+++ Data excerpt +++
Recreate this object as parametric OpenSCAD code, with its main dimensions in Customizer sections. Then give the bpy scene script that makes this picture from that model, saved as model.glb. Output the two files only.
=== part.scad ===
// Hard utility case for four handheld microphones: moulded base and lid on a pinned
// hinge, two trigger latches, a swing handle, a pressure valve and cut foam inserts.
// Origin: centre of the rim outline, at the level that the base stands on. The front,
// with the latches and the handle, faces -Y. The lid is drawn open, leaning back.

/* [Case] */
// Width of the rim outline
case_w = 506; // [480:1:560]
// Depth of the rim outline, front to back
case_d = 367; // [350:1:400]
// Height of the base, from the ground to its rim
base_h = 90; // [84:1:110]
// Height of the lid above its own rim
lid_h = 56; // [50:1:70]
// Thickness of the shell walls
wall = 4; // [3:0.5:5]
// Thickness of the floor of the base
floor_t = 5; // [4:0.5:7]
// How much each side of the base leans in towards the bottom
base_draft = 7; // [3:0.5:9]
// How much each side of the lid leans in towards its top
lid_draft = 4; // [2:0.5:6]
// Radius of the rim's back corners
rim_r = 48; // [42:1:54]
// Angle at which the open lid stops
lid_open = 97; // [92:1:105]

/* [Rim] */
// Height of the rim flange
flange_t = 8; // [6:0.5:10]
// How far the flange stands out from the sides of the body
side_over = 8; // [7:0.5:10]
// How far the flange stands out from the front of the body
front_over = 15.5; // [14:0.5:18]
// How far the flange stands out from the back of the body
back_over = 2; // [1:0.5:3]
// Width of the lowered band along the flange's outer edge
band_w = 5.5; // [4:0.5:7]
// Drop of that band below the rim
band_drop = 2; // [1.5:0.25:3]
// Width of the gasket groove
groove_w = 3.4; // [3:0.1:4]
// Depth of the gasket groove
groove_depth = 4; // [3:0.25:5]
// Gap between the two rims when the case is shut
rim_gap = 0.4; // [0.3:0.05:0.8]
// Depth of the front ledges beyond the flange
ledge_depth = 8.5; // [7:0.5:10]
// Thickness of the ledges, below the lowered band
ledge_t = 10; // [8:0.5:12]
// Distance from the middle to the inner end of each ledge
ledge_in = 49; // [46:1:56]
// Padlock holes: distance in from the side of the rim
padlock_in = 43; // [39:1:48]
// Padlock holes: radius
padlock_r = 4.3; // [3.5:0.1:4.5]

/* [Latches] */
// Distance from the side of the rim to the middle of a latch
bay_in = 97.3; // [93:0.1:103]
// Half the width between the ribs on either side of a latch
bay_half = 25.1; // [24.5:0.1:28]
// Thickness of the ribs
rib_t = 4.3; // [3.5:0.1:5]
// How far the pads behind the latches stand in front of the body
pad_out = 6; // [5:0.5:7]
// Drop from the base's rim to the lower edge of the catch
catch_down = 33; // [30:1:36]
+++
Stated exercise: Of the lines in the data above, how many contain the word "from"? Give only that figure.

Reply: 9